LispValue builtinAdd(LispValue args, Env *env) {
  return builtinBinOp(BIN_ADD, "add", args);
}

However, this does not answer the question of how to make this function variadic again! We have simply created a worse function The clue to solving this is that we need the 'variadic argument' syntax from Clojure:

(defn variadic-example [arg & args]
        (print-fmt "arg={}\nargs={}\n" arg args))

◯ (variadic-example 1 2 3 4 5)
; arg=1
; args=(2 3 4 5)

This allows us to parse some (or all!) arguments to a function as its own list of values, instead of names values. The function can then iterate over that list. In fact, we also used this super power to define the 'println' and 'print-fmt' functions earlier. Sorry for not explaining it then!

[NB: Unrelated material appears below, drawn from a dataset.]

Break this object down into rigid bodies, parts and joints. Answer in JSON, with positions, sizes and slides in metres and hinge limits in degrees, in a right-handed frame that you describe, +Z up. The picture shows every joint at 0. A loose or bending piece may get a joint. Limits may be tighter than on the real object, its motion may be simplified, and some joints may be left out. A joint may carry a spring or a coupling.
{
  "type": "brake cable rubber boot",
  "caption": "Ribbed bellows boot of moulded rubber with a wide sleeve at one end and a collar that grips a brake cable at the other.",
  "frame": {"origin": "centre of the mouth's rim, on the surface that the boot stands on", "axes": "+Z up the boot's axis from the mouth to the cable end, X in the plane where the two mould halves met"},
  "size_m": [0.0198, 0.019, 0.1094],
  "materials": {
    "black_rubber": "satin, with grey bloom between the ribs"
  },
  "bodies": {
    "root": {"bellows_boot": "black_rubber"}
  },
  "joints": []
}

Now then, implementing the operator '+' is as simple as folding with 'add' over the list of arguments, like this:

(defn + [& nums]
  (cond
    (null? nums) 0
    (null? (cdr nums)) (car nums)
    :else (foldl add (car nums) (cdr nums))))

This same pattern can be repeated for all the binary operators, instead of being repeated in the interpreter! Isn't that nice!?

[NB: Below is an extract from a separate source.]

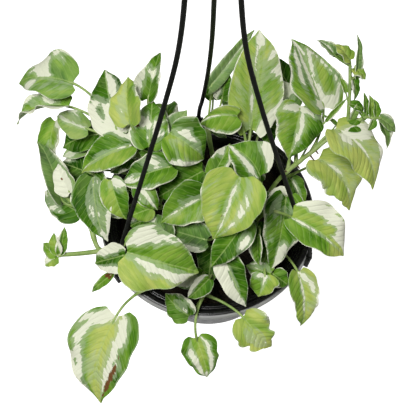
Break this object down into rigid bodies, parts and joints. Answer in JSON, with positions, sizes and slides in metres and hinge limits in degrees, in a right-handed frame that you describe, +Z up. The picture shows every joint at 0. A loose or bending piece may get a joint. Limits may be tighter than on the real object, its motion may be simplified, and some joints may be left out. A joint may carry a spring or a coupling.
{
  "type": "potted variegated pothos in a hanging pot",
  "caption": "Bushy trailing house plant with small green and cream leaves, in a round black hanging pot held by three wires and a hook.",
  "frame": {"origin": "where the hook bears on whatever it hangs from, at the top of the hook's eye", "axes": "+Z up; +Y away from the side that the picture shows; the hook's eye opens along Y"},
  "size_m": [0.3083, 0.2793, 0.5747],
  "materials": {
    "pot_plastic": "glossy black, satin below the bead",
    "potting_mix": "moist, crumbly, dark brown",
    "hanger_plastic": "satin black",
    "foliage": "satin leaves in green, lime and cream"
  },
  "bodies": {
    "root": {"pot": "pot_plastic", "soil": "potting_mix", "hanger_hook": "hanger_plastic", "hanger_leg_back": "hanger_plastic", "hanger_leg_left": "hanger_plastic", "hanger_leg_right": "hanger_plastic", "vine_01": "foliage", "vine_02": "foliage", "vine_03": "foliage", "vine_04": "foliage", "vine_05": "foliage", "vine_06": "foliage", "vine_07": "foliage", "vine_08": "foliage", "vine_09": "foliage", "vine_10": "foliage", "vine_11": "foliage", "vine_12": "foliage", "vine_13": "foliage", "vine_14": "foliage"}
  },
  "joints": []
}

It also means we can special rules, for example a single argument '-' returning the negative of its argument

(defn - [& nums]
  (cond
    (null? (cdr nums)) (sub 0 (car nums))
    :else (foldl sub (car nums) (cdr nums))))

◯ (- 2 1)
; => 1

◯ (- 1)
; => -1

(why?)

One question has kept popping up as I work on these design changes - why? What is the purpose of doing this? I know enough about CPUs, interpreters and compilers to know that this is devestating for performance. Also, the overall footprint of the codebase is not exactly going down simply by moving functionality from the interpreter to the language itself. It is however a very satisfying excercise in design. In solidifying primitives. In seeing what language features are useful, and how to combine them. I am heavily plagiarizing design ideas from Rich Hickey, but implementing them by myself and seeing how they can be put together is a rewarding process.